Shared by Autumn Marshall
Don't get me wrong, I absolutely love that there is a whole month dedicated to the awareness of stillbirth, miscarriage, and infant loss. I love that we are able to speak freely about our feelings of loss, and we are no longer speaking in whispers about it. There are so many online communities that make it possible to share our stories and get that much-needed support. Even major television shows are addressing this very important topic. But for me, it's not just one month. For me, it's every. single. day.
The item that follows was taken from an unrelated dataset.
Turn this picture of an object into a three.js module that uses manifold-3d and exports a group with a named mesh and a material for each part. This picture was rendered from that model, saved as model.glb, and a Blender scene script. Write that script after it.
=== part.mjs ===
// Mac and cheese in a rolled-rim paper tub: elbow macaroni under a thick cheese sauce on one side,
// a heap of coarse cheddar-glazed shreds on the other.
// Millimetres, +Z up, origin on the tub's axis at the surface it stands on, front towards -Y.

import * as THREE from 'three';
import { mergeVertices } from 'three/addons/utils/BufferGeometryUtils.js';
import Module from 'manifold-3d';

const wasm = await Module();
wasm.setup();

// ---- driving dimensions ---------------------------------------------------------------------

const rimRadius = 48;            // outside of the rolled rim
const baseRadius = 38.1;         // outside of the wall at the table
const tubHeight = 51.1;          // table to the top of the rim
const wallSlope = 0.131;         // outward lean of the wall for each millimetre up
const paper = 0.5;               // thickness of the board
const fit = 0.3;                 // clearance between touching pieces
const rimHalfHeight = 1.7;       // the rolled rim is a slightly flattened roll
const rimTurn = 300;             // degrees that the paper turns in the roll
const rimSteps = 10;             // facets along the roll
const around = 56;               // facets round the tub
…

My "month" begins in September. My anxiety whistle goes off September 1st, and it gets louder until the calendar turns to September 30. On September 30, 2011, I lost my son. I was 36 weeks pregnant, lying in a hospital bed when I was told there was no heartbeat. There were no obvious signs at first, and after an autopsy and genetic testing, nothing was ever found. For some reason, my perfect baby boy's heart stopped beating. Six years later it still tears me apart to write that. The best advice I ever received was, "It doesn't get easier; it just gets different." That is so true.
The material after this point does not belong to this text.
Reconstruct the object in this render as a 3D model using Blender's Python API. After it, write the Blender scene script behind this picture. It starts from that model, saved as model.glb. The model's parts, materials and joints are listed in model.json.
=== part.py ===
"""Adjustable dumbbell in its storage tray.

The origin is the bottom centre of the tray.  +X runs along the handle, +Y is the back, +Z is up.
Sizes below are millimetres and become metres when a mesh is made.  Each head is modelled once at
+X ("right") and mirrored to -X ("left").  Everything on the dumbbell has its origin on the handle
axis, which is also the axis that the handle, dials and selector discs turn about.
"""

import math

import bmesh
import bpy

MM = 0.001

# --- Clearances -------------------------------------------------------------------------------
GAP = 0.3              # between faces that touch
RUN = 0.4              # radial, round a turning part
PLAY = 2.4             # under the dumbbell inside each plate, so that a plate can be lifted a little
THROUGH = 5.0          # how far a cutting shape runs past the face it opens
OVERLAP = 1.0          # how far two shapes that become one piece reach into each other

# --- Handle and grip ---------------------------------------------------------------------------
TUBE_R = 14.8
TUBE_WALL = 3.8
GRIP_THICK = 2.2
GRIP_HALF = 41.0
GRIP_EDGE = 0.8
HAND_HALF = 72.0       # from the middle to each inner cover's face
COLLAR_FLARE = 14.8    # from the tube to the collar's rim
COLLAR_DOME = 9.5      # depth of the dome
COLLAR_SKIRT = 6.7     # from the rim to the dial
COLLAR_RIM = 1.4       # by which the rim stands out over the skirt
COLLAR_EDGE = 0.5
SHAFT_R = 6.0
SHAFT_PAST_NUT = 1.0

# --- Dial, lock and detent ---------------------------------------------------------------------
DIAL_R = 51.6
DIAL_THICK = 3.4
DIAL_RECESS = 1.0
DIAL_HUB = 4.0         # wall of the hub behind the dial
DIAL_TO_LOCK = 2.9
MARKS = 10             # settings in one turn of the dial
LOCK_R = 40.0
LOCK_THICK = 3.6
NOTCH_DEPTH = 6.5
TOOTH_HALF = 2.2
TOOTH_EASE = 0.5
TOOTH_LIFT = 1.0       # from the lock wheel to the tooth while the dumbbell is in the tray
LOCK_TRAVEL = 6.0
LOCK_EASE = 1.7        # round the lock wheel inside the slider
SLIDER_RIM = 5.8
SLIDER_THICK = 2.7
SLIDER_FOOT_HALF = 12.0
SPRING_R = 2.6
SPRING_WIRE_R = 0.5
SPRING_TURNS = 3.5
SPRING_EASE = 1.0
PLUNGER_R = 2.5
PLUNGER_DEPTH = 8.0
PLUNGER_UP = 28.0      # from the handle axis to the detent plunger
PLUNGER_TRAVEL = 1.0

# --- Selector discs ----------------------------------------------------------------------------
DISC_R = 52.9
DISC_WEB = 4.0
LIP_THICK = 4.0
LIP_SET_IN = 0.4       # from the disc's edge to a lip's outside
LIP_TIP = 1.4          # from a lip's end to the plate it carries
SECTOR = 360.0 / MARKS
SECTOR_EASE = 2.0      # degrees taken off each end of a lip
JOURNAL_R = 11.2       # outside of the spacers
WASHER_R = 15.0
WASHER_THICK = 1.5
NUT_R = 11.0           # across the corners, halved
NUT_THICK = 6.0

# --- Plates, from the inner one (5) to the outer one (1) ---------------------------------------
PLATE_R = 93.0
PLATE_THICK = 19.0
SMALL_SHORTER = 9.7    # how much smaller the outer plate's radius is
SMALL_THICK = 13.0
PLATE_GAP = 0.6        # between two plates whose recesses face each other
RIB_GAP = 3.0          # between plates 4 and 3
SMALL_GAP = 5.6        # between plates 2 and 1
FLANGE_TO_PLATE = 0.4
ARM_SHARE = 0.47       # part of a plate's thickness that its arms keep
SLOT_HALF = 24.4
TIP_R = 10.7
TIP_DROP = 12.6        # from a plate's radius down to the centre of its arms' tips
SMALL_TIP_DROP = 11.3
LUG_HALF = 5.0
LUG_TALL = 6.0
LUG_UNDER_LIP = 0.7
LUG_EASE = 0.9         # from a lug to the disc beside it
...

I was one of the lucky ones. I was able to have another child. My daughter was born in October of 2012. Not everyone is that lucky. There are many people who aren't able to conceive again. Or they do, but suffer yet another loss. So, yes, I am very grateful for my daughter. She is my lifesaver, as I was diagnosed with Large Cell Neuroendocrine Carcinoma of the cervix when I was 30 weeks pregnant with her. Had I not been pregnant, I most likely would not have found out so early. Does having another child take away the love and longing I have for my son? No, it does not.
As I mentioned earlier, my loss does not fit into one month. It is every day of my life. Does it consume every single day? No, but there is a part of every day where I think about my son. It's dropping my daughter off at school and realizing that my son should be in the car, too. It's when someone asks me how many children I have. It's shopping for clothes and glancing towards the boys’ section. There are so many things that can happen in a day that make me think of him. Sometimes, nothing even has to happen for me to take out his picture or visit him at the cemetery.
I love being able to talk freely about my son. I love when people ask me questions, or I am able to write about him. In the six short years since I lost my son, we as a loss community have come so far. I believe that with awareness and hope we can go even further. Just remember that for you as a parent, grief doesn't have to be limited to just one month. Remembrance can take place every day, and that is okay. Our children are a part of us and we will never stop loving them. For us, it's not just one month.